Charges Dropped Against Four Social Workers In Gabriel Fernandez Case
Update: Charges against the social workers who were connected to the Gabriel Fernandez case have been dropped. After years of litigation, news coverage, and a Netflix special, the case has come to an end with the social workers cleared of any wrongdoing.
Gabriel Fernandez was tortured and killed by his mom and her boyfriend in May 2013.
Fernandez was 8 years old when he was murdered and his mother and her boyfriend were eventually convicted of his murder. After their conviction, the focus was placed on the social workers who handled Fernandez. Charges were brought against four of the social workers and a community waited to hear their fate.
The dismissal was expected after an appellate court ruled that the social workers should not face charges. The decision was well-received by the Los Angeles County Department of Children and Family Services. Yet, some members of the community, and Fernandez’s family, are disheartened by the decision by the court.

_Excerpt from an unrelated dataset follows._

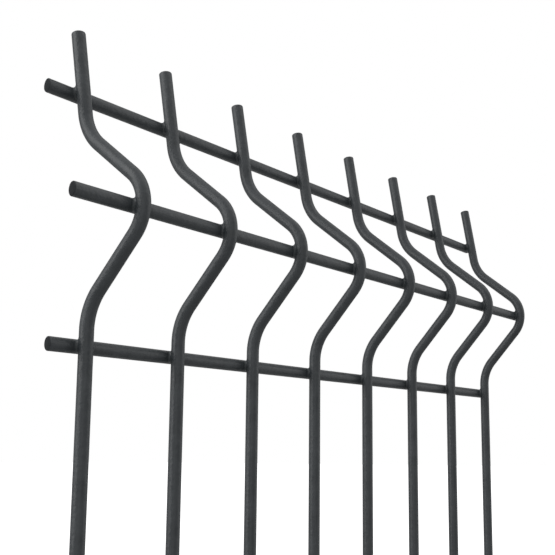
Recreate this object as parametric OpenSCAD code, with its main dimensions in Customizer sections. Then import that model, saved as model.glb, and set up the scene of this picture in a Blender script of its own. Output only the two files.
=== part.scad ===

Original: In their latest documentary series, Netflix asks the question just how eight-year-old Gabriel Fernandez, an so many other abused children like him, slip through the cracks of our systems?
The emotional and deeply harrowing story of how the Los Angeles boy was found naked with shattered ribs and a cracked skull horrified readers back in 2013 when reports of his death were published. The boy had been found at his family’s home in Palmdale, California and died two days later on May 22, 2013 and what remained sparked investigations into how an entire system meant to protect him sorely let him down.
The series, The Trials of Gabriel Fernandez comes from documentarian Brian Knappenberger, and focuses on the child’s death and the arrest of his mother and her boyfriend.
The documentary, whose trailer dropped early this week, is set to focus on the role of the government systems that failed to protect Gabriel. By the time of his death, multiple reports of abuse had been filed and various warning signs became apparent. Soon after his death Gabriel’s mother, Pearl Fernandez pleaded guilty to first-degree murder and admitted she’d intentionally meant to murder her son by torture. For her part, Fernandez was sentenced to life in prison without parole. Her boyfriend, Isauro Aguirre, was later sentenced to death after being convicted of first-degree murder with “the special circumstance of intentional murder by torture.”
In a recent interview with Entertainment Weekly, Knappenberger highlighted the series most prevalent questions. Including if there will be a season 2.
Speaking to Entertainment Weekly Knappinger says he hopes to have a second series so that audiences can hear from Aguirre or Fernandez who were not featured in the series.
“Yes, I still want to hear from them,” Knappenberger said. “It’s not like we created this television series and now we’re on to the next thing, moving on with our lives. This is something that is lodged in the heart of everybody that worked on it. Part of it is a mystery. Like, who are these people? How did this happen? Why did this boy’s life get taken like this? There are still so many unanswered questions. So if they wanted to talk to me, I would absolutely talk to them on the record.”
According to Knappinger, Fernandez’s death has brought about change in Los Angeles County’s Department of Children and Family Services
According to a statement released by the department to the WRAP after the docuseries, they have hired more than 3,500 new social workers since 2013 and carried out a five-to-one ratio of supervisors to social workers.
“It should never take the death of a child to address weaknesses and make investments in improvements for child protection; it is in his memory and in pursuit of the safety of Los Angeles County’s two million children that we have reformed how child protection work is done,” the statement said. “This new era of reform began immediately following Gabriel’s death and continues on today with Director Bobby D. Cagle who joined the Department in December 2018.”
During Aguirre’s trial, prosecutors claimed that Gabriel had been forced to eat cat feces and cat litter.
He’d also been forced to sleep while bound up and gagged in a small cabinet and he’d been struck by his mother’s boyfriend with metal hangers, a bat and a club. According to the Los Angeles Times, Gabriel had been brutally beaten up by his mother and Aguire after he didn’t clean up his toys. Prosecutors alleged that Aguirre abused and killed Gabriel because he thought he was gay.
Speaking to People in an interview about the new series, Knappenberger said, “What we do know is that he called him gay when he was beating him. And it’s one of the first things he told the first responders when the first responders entered the house and were trying to save Gabriel’s life. So take from that which will, but it certainly played a role.”
At the heart of the 2013 trials were questions related to how all of this started and how it continued to play out for so long.
According to Knappenberger Gabriel came from a struggling home environment and spent much of his life being passed between relatives before returning to his mother’s home who “took him back for welfare money, that she wanted extra welfare money.”
At their 2018 sentencing, Los Angeles Judge George G. Lomeli called the violence the boy suffered “horrendous, inhumane and nothing short of evil.”
“The Trials of Gabriel Fernandez” is set to start streaming on Netflix on Feb. 26.